Do you read your major press?
No. I really don’t read any press. For no reason – well actually for a very good reason, but not for a specific reason. I stopped reading it very early on, and not because of anything negative. We always got pretty good press, but it just felt like there was no real need for me to do that. It wasn’t really for me to read. There’s nothing I’m going to gain from it. I think I learned that the first time we did Letterman. We watched ourselves after that, in a room with the record label and our friends, and [for some reason] it just felt kind of terrible for me.

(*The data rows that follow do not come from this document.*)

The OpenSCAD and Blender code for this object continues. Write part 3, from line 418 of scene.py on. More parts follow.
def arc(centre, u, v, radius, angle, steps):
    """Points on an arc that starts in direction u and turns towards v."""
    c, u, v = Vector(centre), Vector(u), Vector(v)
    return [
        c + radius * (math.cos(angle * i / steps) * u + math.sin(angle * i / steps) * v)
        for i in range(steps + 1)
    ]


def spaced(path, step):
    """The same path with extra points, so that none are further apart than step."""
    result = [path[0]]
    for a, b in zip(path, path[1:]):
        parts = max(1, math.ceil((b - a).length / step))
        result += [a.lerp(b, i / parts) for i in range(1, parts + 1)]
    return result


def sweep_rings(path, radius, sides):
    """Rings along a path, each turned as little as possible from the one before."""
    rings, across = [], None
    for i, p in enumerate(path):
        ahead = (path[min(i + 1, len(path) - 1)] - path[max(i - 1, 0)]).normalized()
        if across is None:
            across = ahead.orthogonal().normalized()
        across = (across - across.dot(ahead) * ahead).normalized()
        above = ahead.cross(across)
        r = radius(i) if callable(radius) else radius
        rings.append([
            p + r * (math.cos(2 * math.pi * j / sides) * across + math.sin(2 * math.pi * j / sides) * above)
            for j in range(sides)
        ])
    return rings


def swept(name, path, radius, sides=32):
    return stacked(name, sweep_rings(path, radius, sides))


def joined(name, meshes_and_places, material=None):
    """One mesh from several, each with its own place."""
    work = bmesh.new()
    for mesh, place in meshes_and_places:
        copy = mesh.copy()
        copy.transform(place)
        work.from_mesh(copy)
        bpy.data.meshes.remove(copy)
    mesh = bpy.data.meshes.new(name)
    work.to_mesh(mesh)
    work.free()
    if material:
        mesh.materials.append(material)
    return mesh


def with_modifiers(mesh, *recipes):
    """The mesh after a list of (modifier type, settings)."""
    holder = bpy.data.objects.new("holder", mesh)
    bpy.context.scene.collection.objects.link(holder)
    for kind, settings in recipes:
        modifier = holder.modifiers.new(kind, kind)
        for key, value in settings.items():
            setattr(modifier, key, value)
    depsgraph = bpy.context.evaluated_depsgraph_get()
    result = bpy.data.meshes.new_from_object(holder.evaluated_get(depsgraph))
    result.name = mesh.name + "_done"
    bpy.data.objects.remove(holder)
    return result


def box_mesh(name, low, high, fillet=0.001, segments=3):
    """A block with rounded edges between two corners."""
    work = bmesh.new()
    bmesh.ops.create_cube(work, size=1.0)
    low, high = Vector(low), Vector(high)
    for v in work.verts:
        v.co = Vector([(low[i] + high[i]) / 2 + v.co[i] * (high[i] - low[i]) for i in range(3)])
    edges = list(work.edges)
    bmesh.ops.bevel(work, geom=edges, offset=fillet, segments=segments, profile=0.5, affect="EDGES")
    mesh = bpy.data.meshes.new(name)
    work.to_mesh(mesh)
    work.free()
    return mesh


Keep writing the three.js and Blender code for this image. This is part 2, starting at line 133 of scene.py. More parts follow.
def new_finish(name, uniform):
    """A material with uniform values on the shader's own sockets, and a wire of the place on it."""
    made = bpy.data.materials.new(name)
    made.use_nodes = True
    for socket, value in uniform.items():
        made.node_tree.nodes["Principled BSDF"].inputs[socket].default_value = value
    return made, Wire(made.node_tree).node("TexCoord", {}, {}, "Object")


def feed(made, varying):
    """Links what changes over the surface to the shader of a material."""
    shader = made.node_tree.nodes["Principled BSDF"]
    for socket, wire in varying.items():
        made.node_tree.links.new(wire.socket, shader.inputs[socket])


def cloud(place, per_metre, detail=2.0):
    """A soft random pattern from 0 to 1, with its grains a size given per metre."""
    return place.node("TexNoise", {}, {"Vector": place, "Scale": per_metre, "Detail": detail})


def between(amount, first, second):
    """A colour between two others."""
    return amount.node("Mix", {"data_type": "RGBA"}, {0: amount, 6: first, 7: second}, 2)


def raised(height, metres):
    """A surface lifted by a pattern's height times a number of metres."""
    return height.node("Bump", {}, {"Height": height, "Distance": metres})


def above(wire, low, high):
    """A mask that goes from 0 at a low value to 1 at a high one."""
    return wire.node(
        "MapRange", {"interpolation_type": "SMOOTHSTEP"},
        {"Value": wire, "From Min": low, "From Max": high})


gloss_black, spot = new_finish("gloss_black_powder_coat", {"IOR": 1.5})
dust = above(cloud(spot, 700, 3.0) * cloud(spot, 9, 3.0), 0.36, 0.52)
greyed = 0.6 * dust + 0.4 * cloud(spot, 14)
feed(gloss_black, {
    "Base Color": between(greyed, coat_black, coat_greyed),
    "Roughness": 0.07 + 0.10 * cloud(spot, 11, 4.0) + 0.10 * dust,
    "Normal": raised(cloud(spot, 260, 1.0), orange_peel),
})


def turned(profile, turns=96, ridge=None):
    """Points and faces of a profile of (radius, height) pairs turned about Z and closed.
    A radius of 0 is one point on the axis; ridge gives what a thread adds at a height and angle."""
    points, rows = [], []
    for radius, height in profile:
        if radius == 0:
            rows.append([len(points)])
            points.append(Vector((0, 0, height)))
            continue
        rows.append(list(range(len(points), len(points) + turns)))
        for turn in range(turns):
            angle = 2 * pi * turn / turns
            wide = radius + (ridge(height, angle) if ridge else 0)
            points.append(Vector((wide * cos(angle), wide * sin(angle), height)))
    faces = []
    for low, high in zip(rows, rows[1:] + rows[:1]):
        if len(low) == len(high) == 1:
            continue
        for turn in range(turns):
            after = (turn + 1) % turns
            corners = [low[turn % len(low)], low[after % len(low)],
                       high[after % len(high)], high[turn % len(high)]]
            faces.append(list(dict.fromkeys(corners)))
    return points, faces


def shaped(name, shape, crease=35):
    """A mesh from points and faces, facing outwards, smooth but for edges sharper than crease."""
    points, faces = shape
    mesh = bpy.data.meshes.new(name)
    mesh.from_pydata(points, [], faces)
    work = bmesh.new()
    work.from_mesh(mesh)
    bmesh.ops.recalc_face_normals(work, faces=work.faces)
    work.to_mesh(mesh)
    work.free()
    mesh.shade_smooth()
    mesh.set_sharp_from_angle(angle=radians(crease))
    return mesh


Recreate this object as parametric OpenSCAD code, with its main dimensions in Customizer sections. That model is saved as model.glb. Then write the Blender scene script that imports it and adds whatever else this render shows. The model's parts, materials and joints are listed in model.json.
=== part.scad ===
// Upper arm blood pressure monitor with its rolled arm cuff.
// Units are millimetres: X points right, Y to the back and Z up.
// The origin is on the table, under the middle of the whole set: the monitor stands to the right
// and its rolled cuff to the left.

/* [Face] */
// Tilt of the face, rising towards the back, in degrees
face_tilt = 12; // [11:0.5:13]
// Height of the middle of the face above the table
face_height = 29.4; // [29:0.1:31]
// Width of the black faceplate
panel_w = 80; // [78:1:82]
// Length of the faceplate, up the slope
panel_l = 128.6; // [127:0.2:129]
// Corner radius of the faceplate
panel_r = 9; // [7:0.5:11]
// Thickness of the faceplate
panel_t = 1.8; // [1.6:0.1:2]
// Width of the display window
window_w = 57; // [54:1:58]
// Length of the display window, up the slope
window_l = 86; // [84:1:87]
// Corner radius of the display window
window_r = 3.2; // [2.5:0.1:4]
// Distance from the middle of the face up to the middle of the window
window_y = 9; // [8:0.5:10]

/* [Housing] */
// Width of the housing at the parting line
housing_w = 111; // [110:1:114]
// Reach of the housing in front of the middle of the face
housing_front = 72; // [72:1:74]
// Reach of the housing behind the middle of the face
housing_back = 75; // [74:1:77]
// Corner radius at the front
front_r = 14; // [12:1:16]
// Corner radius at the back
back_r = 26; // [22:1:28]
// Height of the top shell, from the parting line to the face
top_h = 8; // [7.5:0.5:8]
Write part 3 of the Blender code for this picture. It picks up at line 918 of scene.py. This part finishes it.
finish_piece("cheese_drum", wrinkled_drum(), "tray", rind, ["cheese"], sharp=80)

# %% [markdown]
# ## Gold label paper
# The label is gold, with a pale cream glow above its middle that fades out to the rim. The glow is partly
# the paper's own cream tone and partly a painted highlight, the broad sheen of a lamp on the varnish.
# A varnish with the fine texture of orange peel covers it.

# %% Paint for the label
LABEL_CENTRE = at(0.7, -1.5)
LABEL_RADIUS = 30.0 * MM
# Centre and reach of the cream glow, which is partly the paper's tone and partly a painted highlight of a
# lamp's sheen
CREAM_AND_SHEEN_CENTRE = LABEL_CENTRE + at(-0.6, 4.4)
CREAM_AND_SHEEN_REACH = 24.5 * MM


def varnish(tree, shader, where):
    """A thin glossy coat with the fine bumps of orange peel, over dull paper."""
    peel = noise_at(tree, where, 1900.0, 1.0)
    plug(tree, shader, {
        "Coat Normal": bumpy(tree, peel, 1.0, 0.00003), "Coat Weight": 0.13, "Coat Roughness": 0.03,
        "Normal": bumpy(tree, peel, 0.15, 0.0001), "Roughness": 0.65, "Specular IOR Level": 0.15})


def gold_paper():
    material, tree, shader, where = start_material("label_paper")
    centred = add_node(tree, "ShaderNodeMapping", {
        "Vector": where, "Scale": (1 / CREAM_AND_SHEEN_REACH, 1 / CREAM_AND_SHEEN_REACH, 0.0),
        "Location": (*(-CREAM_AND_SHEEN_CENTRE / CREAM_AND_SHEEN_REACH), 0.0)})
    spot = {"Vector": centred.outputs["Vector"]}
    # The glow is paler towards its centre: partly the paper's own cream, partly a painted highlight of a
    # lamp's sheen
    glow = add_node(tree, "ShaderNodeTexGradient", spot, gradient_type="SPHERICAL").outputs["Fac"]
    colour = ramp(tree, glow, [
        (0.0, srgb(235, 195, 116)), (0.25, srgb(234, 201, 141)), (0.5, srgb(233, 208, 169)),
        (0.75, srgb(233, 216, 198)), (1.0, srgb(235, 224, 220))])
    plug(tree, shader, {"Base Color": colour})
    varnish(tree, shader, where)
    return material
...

I’m totally happy to do press, and will express myself the best I can, but ultimately, after it’s done there’s nothing I can do about it. I’ve got to move forward. It has became part of my system, like survival mode. Not thinking in those terms just lets me keep writing songs at my own pace, and not thinking about anything else or anyone else when I’m writing them.
Some of your band mates moved to Jersey City. Do you expect to live in Manhattan for the foreseeable future?
I don’t know. For me, there’s always the perspective of being a traveler, so whenever I go to a new city, or a city I like, I always imagine what it would be like to live there. I’m pretty open, but I’ve been in New York as long as anywhere else in my life, 14 years. It’s a hard place to leave. Coming back here when we got back from Europe, I just felt like kissing the ground. Everyone complains about the New York summers, but I found nothing but cold, rainy weather in Europe. It was a homecoming.
Ever think what life’s going to be like for an aging musician at 45, 55, etc.?
It’s kind of hard to imagine. You have to go through a few other stages before you get to that one. I’m pretty sure I’ll still want to make music every single day. That’s a constant in my life, and it has been for a very long time now. It’s hard for me to think I still won’t do that every single day. Right now I’m really into what we’re doing, and I’m really into the chemistry that we have together.